Because many of these parents fled repressive regimes or war, and cannot return, in no way can their children be shipped "back home" to become citizens of Yemen, Nigeria or Syria. Lacking citizenship in Italy, the only country they have ever known, they remain stateless. Needless to say, their immigrant parents are required to pay taxes but are not permitted to vote.

The new bill before the Senate has the backing of former premier Matteo Renzi's Partito Democratico and of Paolo Gentiloni, premier since last December. It would overturn the current legislation on citizenship, based on iuri sanguinis (birthright by a blood line). By its terms citizenship is granted to the child only if he has an Italian parent. (In theory, citizenship can be requested after ten years of residence in Italy, if, among other things, the person making the request demonstrates having "sufficient income for maintenance.")

The bill is strongly, not to say violently, opposed by Matteo Salvini and his Northern League (in fact, now the all-Italian League). In the Senate on June 16 the League's deputies put on such an aggressive anti-ius soli demonstration --  "a jousting match of shoving, fighting, punches," in the words of one witness -- that a few senators who back the law wound up in the infirmary. The injured included Senator Valeria Fedeli, Minister for Universities and Research, who injured her arm when she was shoved into a railing. A Northern Leaguer screamed at a fellow senator who was pro-ius soli an insult formerly reserved for Neapolitans or Calabresi: "You Southern of shit." Outside the Senate at the same time 200 opponents of the bill were demonstrating with the backing of the notorious Casa Pound. Some raised their arms in Fascist salutes.

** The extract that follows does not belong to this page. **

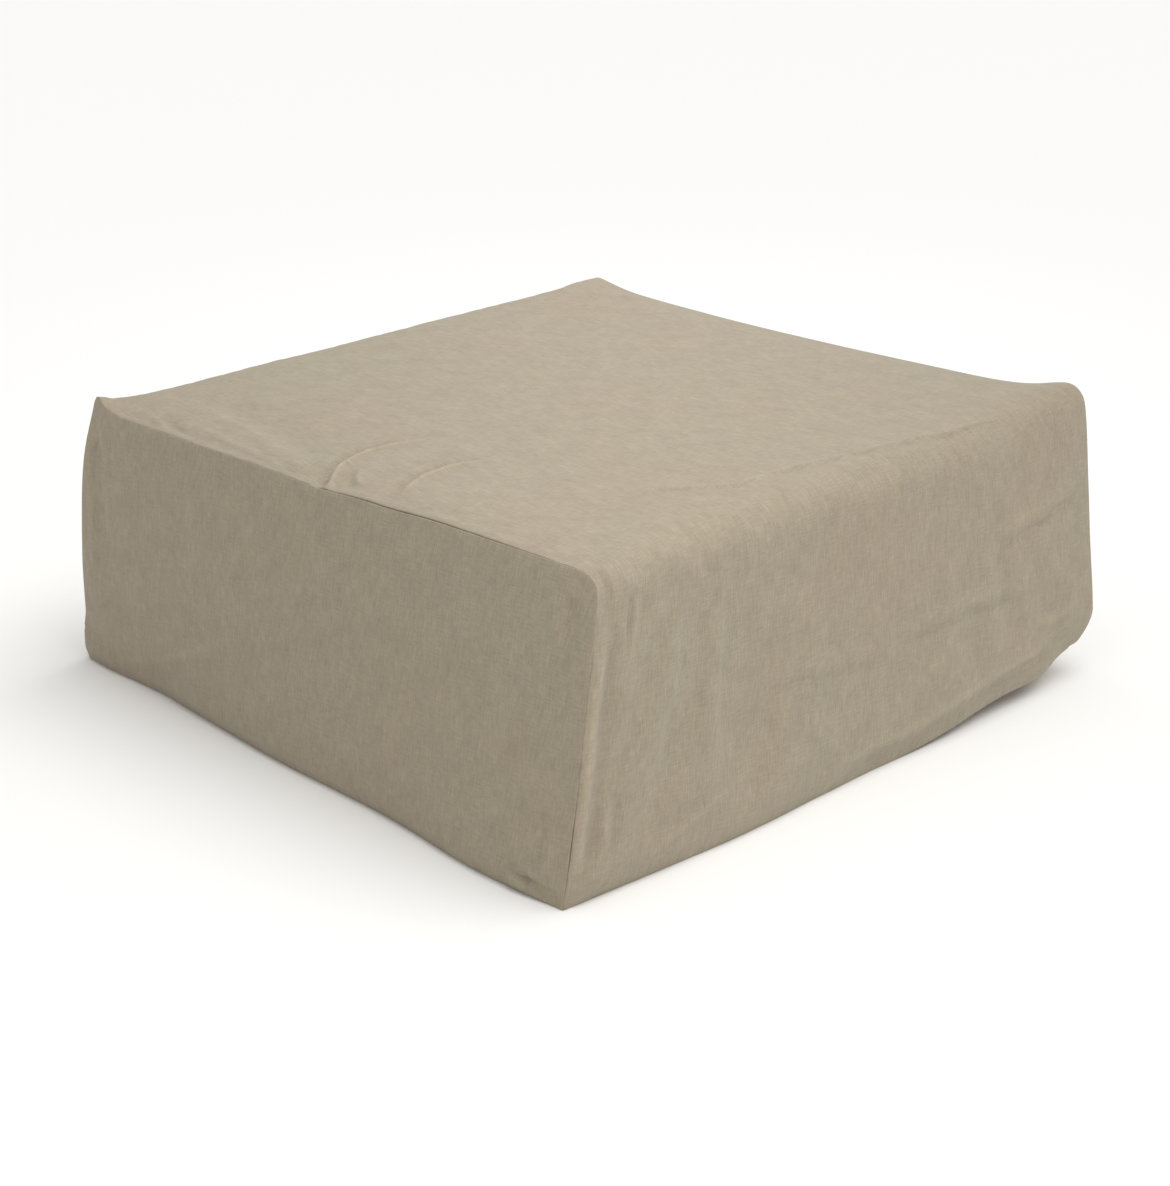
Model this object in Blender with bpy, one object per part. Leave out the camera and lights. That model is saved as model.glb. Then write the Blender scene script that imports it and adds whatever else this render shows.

Joining Salvini in opposing the bill is Beppe Grillo's Movimento Cinque Stelle (M5S), which had previously approved it. But now, declares Grillo, "It [the bill] is an unvotable mess." Salvini says he is pleased with Grillo's about-face, a flirtation that reflects the broader political agenda. The M5S is hurting from its losses in administrative elections earlier this month. Not surprisingly, Grillo's move toward the Northern League coincides with that shellacking, obviously enough that one PD senator called their unholy new alliance "a dry run" for the two parties in the future.

Echoing this warning was Monsignor Nunzio Galantino, general secretary of the Italian Bishops' Conference (CEI). Speaking in Bologna, Galantino was sharply critical of both the scuffle in Parliament and of Grillo, "to whom only self-interest matters." At the same time, however, elsewhere in Bologna demonstrations against the bill were taking place, promoted by the far right youth organization Gioventù Nazionale. Northern League Senator Roberto Calderoli did not hesitate to reproach Mons. Galantino, and Pope Francis as well, saying, "Dear bishops, think about Italians without jobs, housing or dignified pensions, and leave it to the Partito Democratico to go fishing in the pool of immigrant voters." (This ignores that immigrants cannot vote.)

Grillo's front-running candidate for premier is Luigi Di Maio, 31, Neapolitan and vice president of the Chamber of Deputies. Di Maio justifies the party's rejection of the ius soli bill on grounds that it is low among the nation's priorities, which instead are, he explains, jobs, business incentives, tax breaks for entrepreneurs who hire young people, and help for single-income families with children.

The Senate battle over ius soli is the parting shot for ever stronger clashes among the parties over immigration, which a may pave the way toward new electoral alliances. In 2015 Italy together with the stronger countries of the European Union voted a law permitting immigration and determining which countries would accept a certain definite number. Later, however, the Czech Republic, Poland and Hungary renigged on the obligation to accept the migrants, and will face fines from the EU as a result.